The Indian stock market took a steep dive on Thursday, reacting to the US Federal Reserve's latest monetary policy announcement. The Federal Reserve reduced interest rates by 25 basis points, taking the benchmark rate to 4.25-4.5%, but adopted a more hawkish stance on future rate cuts, triggering global market volatility.
The Sensex dropped nearly 1,000 points, or over 1%, in the opening session, settling around 79,179 points. The NSE Nifty Index mirrored the decline, falling 301 points to 23,897. Both indices witnessed an all-round sell-off as investors reeled under the Fed’s hawkish tone.

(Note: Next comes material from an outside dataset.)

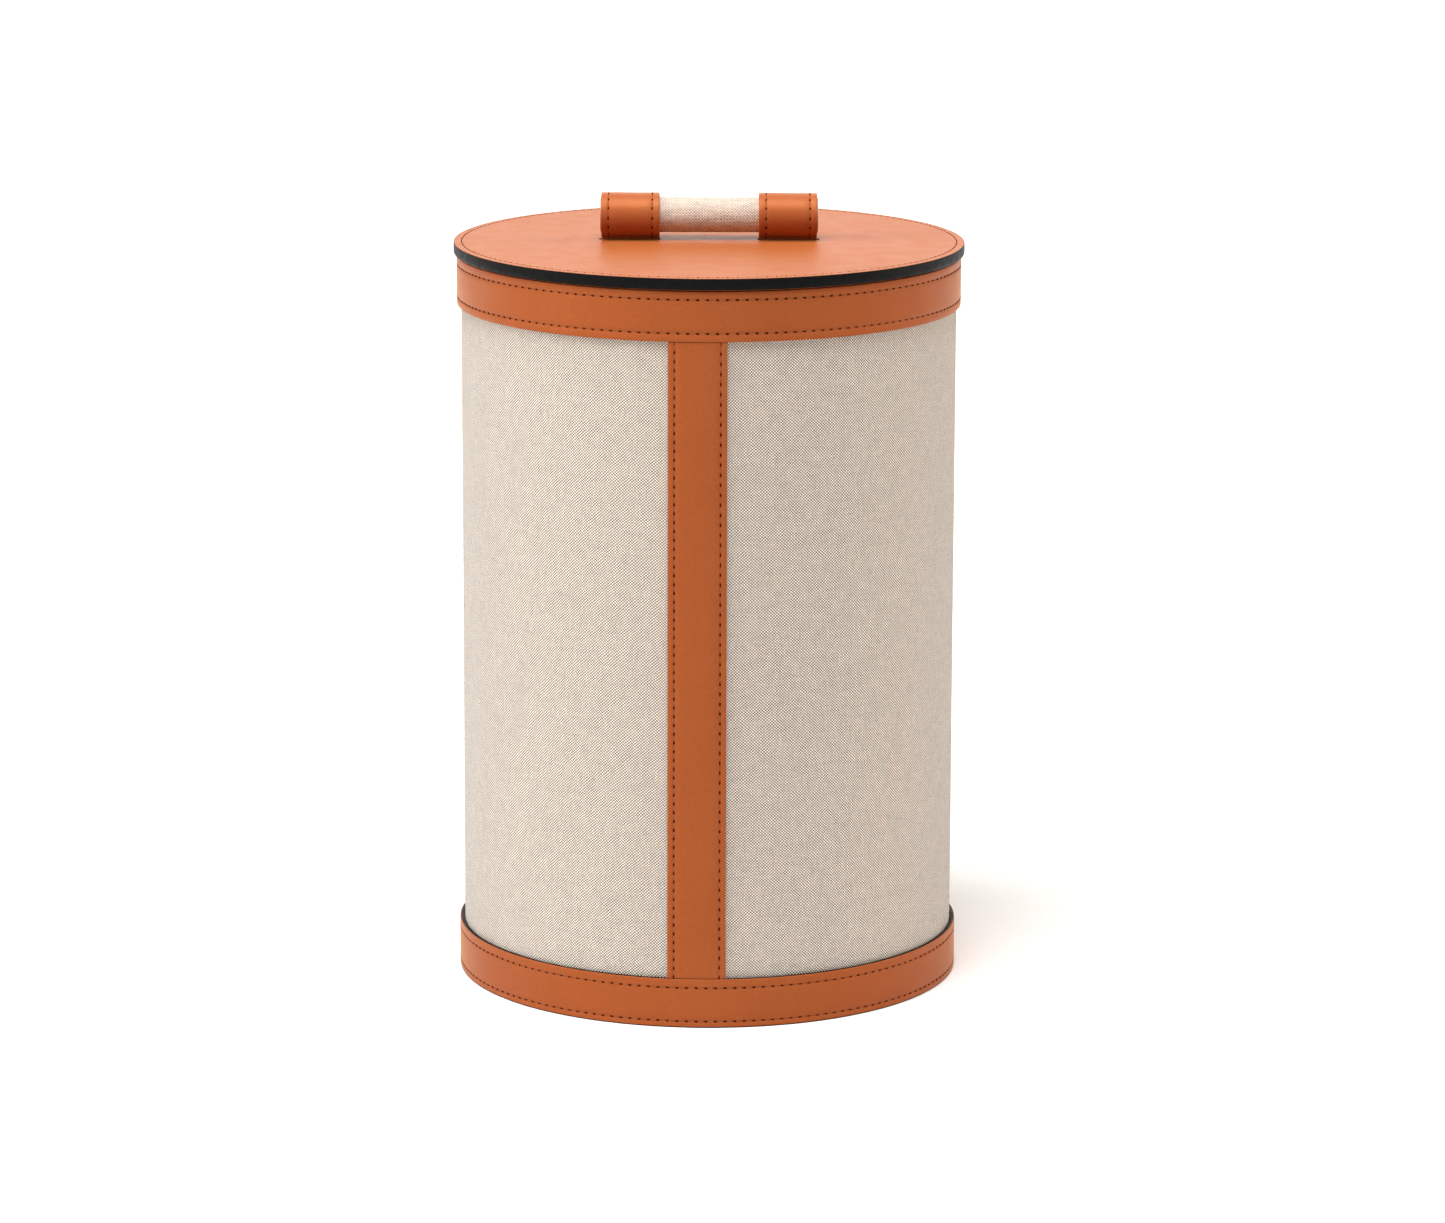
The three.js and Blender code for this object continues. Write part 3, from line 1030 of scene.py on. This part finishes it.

The rupee fell to an all-time low, quoting at ₹85.06 against the US dollar. The sell-off in Indian equity markets, coupled with a strengthening dollar, exerted pressure on the Indian currency.
The Federal Reserve's decision to adjust its inflation expectations for 2025 by an additional 30 basis points resulted in a sharp reaction from global markets. Bond yields surged, and the Dollar Index spiked to 108, further tightening financial conditions for emerging markets.
According to Ionic Wealth, the Fed's move to lower expectations for future rate cuts has introduced a "hawkish pause" that could weigh heavily on equities worldwide. This sentiment has been reflected in India's markets, with investors seeking safer assets amidst the uncertainty.
Experts suggest the ongoing turbulence may continue as global monetary policies remain uncertain. The Indian market is now closely watching domestic cues and global economic trends for signs of stability in the coming sessions.